§ WHAT THE TASK REQUIRES
Pull out the lines from the line containing "# Spring of the latch, wound round its pin" through the line containing "# Camera, at", both lines included, and copy them exactly.

§ EXTRACTED ENTRIES

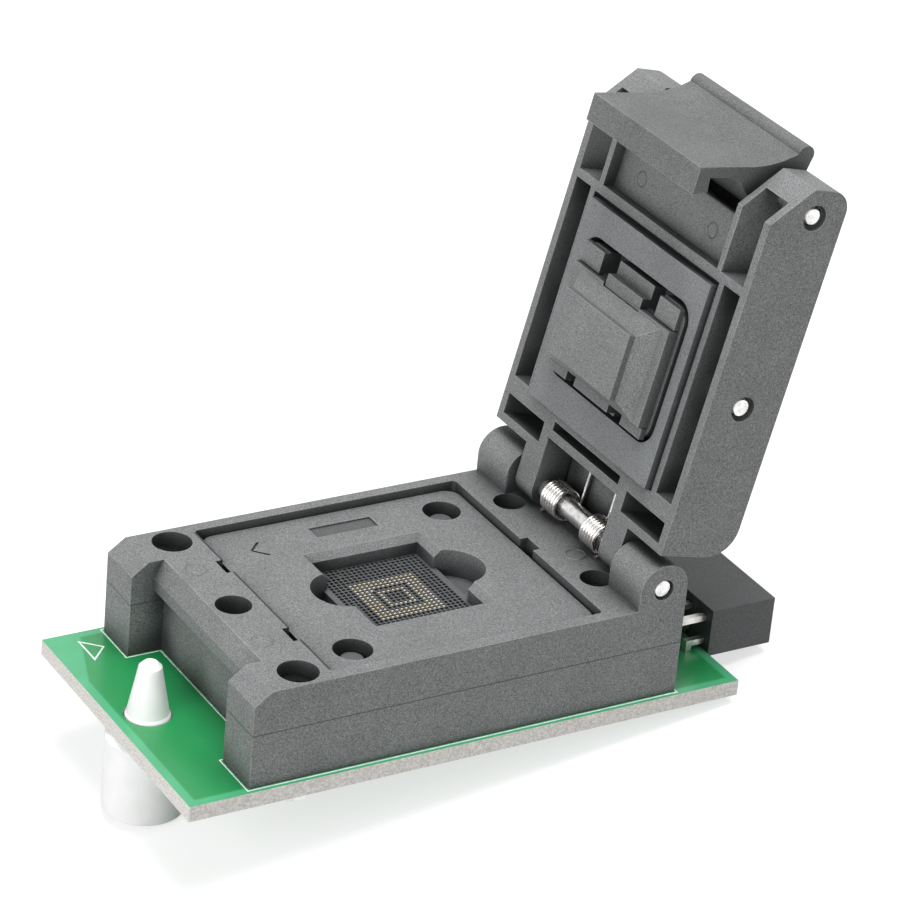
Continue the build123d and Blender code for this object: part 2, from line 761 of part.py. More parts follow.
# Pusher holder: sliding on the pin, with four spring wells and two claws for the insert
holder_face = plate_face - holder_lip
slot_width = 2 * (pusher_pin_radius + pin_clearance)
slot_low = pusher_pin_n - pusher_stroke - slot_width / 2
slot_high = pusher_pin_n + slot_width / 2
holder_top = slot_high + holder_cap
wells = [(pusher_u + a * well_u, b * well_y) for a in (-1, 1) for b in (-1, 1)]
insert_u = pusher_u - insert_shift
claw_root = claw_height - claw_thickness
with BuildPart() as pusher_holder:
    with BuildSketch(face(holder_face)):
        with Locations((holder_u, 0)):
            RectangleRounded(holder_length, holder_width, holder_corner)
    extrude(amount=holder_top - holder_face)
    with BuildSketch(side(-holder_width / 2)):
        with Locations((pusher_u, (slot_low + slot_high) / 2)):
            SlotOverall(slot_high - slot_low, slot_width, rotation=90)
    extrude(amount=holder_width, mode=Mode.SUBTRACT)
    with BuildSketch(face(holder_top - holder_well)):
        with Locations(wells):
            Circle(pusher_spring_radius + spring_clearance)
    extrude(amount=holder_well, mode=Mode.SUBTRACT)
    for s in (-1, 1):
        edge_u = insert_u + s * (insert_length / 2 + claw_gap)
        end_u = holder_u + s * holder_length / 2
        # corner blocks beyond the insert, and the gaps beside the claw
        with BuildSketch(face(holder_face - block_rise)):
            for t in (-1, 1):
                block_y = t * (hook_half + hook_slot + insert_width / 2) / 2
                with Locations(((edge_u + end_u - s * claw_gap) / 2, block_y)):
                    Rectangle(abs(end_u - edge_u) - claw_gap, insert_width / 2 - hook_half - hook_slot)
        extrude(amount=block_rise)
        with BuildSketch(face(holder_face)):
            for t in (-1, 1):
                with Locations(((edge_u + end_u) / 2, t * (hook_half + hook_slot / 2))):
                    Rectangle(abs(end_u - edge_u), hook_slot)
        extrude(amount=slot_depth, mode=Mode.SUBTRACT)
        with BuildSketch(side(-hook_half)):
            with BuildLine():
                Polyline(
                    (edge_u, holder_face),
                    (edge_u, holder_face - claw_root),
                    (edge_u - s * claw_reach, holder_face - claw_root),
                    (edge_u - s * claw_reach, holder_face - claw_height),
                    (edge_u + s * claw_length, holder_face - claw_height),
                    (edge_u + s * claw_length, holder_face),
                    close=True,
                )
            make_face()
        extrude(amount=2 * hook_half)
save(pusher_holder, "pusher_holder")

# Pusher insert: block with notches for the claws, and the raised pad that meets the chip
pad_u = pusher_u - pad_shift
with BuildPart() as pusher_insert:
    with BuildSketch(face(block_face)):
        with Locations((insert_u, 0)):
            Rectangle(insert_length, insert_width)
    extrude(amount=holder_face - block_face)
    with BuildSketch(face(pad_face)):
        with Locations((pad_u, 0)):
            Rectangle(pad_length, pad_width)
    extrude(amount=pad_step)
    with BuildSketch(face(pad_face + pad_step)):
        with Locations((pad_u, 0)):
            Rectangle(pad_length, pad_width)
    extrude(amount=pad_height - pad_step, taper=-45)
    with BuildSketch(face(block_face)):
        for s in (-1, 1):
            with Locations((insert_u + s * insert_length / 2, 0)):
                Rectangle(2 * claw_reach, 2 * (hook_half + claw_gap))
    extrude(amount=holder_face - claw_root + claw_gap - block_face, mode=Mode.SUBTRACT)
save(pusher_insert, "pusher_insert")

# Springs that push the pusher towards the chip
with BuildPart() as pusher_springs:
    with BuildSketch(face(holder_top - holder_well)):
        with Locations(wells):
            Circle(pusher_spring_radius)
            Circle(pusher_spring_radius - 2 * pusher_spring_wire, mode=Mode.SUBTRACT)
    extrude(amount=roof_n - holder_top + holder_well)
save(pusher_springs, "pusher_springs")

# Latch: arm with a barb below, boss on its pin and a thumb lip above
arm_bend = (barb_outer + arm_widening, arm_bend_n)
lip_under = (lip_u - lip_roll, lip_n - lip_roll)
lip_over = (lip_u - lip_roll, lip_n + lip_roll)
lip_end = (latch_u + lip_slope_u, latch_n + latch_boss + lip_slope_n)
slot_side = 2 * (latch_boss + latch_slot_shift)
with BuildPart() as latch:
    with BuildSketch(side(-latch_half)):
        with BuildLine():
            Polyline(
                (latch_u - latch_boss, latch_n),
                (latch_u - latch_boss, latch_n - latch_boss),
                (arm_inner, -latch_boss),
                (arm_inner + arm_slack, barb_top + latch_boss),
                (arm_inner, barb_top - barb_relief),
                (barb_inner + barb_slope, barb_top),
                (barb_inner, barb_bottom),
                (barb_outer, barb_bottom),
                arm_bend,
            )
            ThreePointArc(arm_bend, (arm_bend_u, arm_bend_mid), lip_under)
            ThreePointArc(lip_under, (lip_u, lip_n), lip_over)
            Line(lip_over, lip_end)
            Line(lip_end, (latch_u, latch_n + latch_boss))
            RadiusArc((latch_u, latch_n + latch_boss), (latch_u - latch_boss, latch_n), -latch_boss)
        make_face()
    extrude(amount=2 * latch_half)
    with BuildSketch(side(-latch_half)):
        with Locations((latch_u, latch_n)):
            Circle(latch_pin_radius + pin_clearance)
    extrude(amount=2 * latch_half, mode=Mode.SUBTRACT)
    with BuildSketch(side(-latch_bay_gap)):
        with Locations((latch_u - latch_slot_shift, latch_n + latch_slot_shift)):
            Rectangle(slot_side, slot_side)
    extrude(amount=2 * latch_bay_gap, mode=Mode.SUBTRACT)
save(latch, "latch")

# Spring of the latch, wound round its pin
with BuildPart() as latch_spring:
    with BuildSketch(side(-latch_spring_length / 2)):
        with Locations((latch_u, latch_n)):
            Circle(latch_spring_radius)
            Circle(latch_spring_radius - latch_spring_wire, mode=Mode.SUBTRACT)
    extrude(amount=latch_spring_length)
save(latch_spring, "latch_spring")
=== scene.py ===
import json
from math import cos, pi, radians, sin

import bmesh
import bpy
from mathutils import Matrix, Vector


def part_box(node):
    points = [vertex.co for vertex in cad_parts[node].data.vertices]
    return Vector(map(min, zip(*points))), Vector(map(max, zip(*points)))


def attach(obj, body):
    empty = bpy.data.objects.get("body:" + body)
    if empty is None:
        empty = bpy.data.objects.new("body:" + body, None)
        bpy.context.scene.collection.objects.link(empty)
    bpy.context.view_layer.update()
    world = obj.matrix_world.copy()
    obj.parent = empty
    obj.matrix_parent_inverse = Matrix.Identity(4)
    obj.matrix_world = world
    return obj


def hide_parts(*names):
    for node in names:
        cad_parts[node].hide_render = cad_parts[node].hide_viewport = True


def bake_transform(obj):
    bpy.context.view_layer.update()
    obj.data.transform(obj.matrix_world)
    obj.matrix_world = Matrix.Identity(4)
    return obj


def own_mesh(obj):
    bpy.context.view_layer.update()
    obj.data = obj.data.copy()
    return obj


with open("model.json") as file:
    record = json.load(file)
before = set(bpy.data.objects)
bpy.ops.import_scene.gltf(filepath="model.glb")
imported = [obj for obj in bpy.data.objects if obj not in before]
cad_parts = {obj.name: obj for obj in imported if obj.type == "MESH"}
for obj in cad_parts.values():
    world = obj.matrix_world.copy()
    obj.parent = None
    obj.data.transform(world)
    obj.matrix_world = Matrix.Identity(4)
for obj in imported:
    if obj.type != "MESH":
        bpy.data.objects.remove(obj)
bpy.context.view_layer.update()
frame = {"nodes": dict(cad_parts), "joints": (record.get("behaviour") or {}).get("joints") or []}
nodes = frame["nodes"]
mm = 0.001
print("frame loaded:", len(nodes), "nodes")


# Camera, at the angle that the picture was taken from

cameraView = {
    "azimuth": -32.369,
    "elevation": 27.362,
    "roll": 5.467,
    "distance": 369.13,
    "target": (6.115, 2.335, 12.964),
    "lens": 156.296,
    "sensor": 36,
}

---

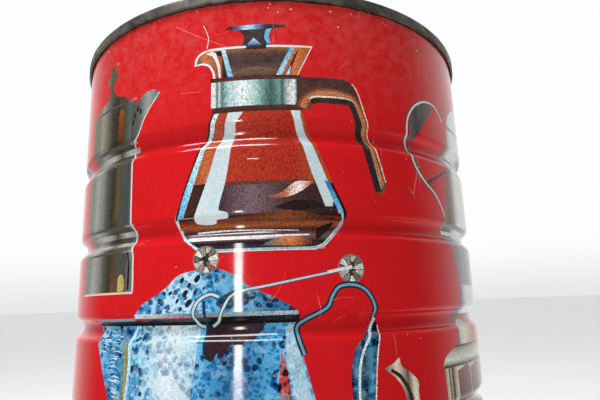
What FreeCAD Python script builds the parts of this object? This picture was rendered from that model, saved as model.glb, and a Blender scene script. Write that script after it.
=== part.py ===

§ ANSWER TO THE PROBLEM
# Spring of the latch, wound round its pin
with BuildPart() as latch_spring:
    with BuildSketch(side(-latch_spring_length / 2)):
        with Locations((latch_u, latch_n)):
            Circle(latch_spring_radius)
            Circle(latch_spring_radius - latch_spring_wire, mode=Mode.SUBTRACT)
    extrude(amount=latch_spring_length)
save(latch_spring, "latch_spring")
=== scene.py ===
import json
from math import cos, pi, radians, sin

import bmesh
import bpy
from mathutils import Matrix, Vector


def part_box(node):
    points = [vertex.co for vertex in cad_parts[node].data.vertices]
    return Vector(map(min, zip(*points))), Vector(map(max, zip(*points)))


def attach(obj, body):
    empty = bpy.data.objects.get("body:" + body)
    if empty is None:
        empty = bpy.data.objects.new("body:" + body, None)
        bpy.context.scene.collection.objects.link(empty)
    bpy.context.view_layer.update()
    world = obj.matrix_world.copy()
    obj.parent = empty
    obj.matrix_parent_inverse = Matrix.Identity(4)
    obj.matrix_world = world
    return obj


def hide_parts(*names):
    for node in names:
        cad_parts[node].hide_render = cad_parts[node].hide_viewport = True


def bake_transform(obj):
    bpy.context.view_layer.update()
    obj.data.transform(obj.matrix_world)
    obj.matrix_world = Matrix.Identity(4)
    return obj


def own_mesh(obj):
    bpy.context.view_layer.update()
    obj.data = obj.data.copy()
    return obj


with open("model.json") as file:
    record = json.load(file)
before = set(bpy.data.objects)
bpy.ops.import_scene.gltf(filepath="model.glb")
imported = [obj for obj in bpy.data.objects if obj not in before]
cad_parts = {obj.name: obj for obj in imported if obj.type == "MESH"}
for obj in cad_parts.values():
    world = obj.matrix_world.copy()
    obj.parent = None
    obj.data.transform(world)
    obj.matrix_world = Matrix.Identity(4)
for obj in imported:
    if obj.type != "MESH":
        bpy.data.objects.remove(obj)
bpy.context.view_layer.update()
frame = {"nodes": dict(cad_parts), "joints": (record.get("behaviour") or {}).get("joints") or []}
nodes = frame["nodes"]
mm = 0.001
print("frame loaded:", len(nodes), "nodes")


# Camera, at the angle that the picture was taken from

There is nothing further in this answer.